Трансляцию не отключили. В результате какого-то очередного сбоя я стал свидетелем разговора двух тётушек: подследственной заключённой и её адвоката. О моём невольном соглядатайстве они не догадывались и мирно, словно две подруги на лавочке в сквере, вполголоса обсуждали наболевшее. Адвокат утешала и подбадривала свою подопечную. Видимо, не рассчитывая на успешный исход дела, советовала не пренебрегать молитвой и искать утешение в вере. Вторая рассказывала, что была у тюремного священника на исповеди. «Батюшка, отец Андрей, сказал: вот ты кладёшь записочки о здравии, там, и так далее, пиши на обороте свой вопрос, я буду отвечать».
Люди, способные задавать вопросы себе и миру, оказавшись в тюрьме, не всегда находят ответы самостоятельно. Некоторые, нуждаясь в духовной опоре, приходят к вере. У кого-то убеждения и отношения с религией сложились ещё на воле. Так или иначе, по статистике, процент верующих в тюрьме выше, чем за её стенами. Но я мало встречал людей, которые в заключении открыто демонстрировали свою веру. Истинная религиозность, как правило, неочевидна и редко встречается по обе стороны решётки.

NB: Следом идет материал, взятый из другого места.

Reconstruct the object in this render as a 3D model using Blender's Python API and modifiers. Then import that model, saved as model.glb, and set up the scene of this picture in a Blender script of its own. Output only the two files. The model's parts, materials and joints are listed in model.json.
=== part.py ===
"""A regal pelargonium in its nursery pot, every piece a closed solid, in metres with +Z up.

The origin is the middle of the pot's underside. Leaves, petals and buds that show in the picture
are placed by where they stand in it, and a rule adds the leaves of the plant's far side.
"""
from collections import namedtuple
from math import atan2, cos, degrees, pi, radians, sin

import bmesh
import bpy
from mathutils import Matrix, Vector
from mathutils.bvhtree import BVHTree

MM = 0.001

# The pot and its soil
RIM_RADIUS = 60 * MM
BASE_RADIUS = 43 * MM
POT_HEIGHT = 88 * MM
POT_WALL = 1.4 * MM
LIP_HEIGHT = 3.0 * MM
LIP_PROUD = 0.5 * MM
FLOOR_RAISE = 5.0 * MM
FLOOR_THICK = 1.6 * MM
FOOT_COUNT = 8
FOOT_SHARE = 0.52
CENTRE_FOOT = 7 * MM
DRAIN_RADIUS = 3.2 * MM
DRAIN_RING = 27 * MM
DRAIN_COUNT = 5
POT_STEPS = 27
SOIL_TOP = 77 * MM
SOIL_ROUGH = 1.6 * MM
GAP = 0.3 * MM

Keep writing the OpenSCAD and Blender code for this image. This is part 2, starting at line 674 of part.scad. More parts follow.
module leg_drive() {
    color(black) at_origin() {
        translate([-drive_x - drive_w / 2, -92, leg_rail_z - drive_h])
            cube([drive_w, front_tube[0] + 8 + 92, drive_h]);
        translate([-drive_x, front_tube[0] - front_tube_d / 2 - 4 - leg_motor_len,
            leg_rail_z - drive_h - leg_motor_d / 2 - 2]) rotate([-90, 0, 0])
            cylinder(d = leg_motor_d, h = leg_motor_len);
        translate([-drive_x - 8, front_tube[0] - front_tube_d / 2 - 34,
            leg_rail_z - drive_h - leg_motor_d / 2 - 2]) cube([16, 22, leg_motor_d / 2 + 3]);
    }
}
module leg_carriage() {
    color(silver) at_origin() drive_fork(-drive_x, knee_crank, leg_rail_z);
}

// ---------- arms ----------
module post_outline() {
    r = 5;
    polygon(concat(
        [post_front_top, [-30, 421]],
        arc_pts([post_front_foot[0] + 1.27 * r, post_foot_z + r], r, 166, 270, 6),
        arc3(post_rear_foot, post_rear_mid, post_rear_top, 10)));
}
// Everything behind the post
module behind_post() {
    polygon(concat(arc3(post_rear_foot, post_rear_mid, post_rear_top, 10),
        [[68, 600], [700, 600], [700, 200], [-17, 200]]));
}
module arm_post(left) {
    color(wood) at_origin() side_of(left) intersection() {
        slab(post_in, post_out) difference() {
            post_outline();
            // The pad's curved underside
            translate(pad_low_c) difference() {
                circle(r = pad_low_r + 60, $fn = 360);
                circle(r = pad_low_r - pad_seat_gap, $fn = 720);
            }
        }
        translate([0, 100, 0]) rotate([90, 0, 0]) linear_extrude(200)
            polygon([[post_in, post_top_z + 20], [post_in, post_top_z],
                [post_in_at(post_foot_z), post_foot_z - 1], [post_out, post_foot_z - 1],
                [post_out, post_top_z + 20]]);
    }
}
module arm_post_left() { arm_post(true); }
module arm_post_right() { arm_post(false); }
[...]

Как-то мне довелось несколько часов провести в камере конвойного помещения Басманного суда с известным петербургским предпринимателем, проходившим по очень резонансному делу. После обмена приветствиями и непродолжительного, для знакомства, разговора я углубился в изучение материалов к предстоящему заседанию. Сосед вздыхал, кряхтел и тихонько причитал в полуметре от меня на короткой, в ширину камеры, лавочке. Вдруг раздалось странное басовитое пение. Поднимая глаза от документов, я успел задаться вопросом: здоров ли мой сосед? Внушительных размеров фигура соседа мерно покачивалась во всех направлениях, из стороны в сторону и взад-вперёд. Ещё секунда, и стало понятно: бизнесмен молился. К двери он прикрепил бумажную икону, в руках держал молитвенник. Я всегда считал молитву, даже коллективную, довольно сокровенным актом. Когда же человек обращается к Творцу один на один, то даже интимным. Сосед же, игнорируя моё присутствие, буквально грохотал, вероятно, твёрдо решив докричаться до бога если не силой убеждения, то силой голоса. При этом он подражал какому-то явно самодеятельному распеву, пародируя стиль церковной службы, которую, скорее всего, видел по телевизору. В дополнение цельной картины он размашисто крестился и кланялся. Не в силах проявить приличную событию деликатность, я остолбенело смотрел и слушал. Почувствовав, что я замер, сосед обернулся, извинился и спросил, не возражаю ли я против продолжения молитвы. Я не возражал. Но когда священнодействие закончилось, не удержался от вопросов. Человека этого я видел впервые, но достаточно знал о нём, читал о его деле. Какие-то дополнительные подробности он успел сообщить мне сам до того, как впал в одновременно трогательный и карикатурный экстаз. Он представлялся персонажем странным и, в общем, вполне одиозным. Горячо уверовал – так он, во всяком случае, уверял, попав под следствие и проведя год в тюрьме. Странной манере возносить молитвы никто его не обучал, просто ему казалось, что так эффектнее. Подозреваю, что склонность к публичным эффектам немало способствовала ему по пути в тюрьму.
Следующая встреча с высоким накалом религиозных чувств произошла, когда я был переведён в шестой корпус СИЗО 77/1. Мне довелось недолго соседствовать в одной камере с православным и мусульманином. В распоряжении первого были складень и Евангелие, второй владел переводным Кораном и ковриком. С перерывами на молитву, еду и курение табака они вели бесконечный и донельзя вульгарный диспут, впрочем, вполне миролюбивый. Уровень аргументов с обеих сторон не выдерживал никакой критики. Мне потребовалось немало искусства, чтобы не быть втянутым в это горячечное, но бессмысленное словоблудие. И я испытал облегчение, когда меня перевели в другую камеру.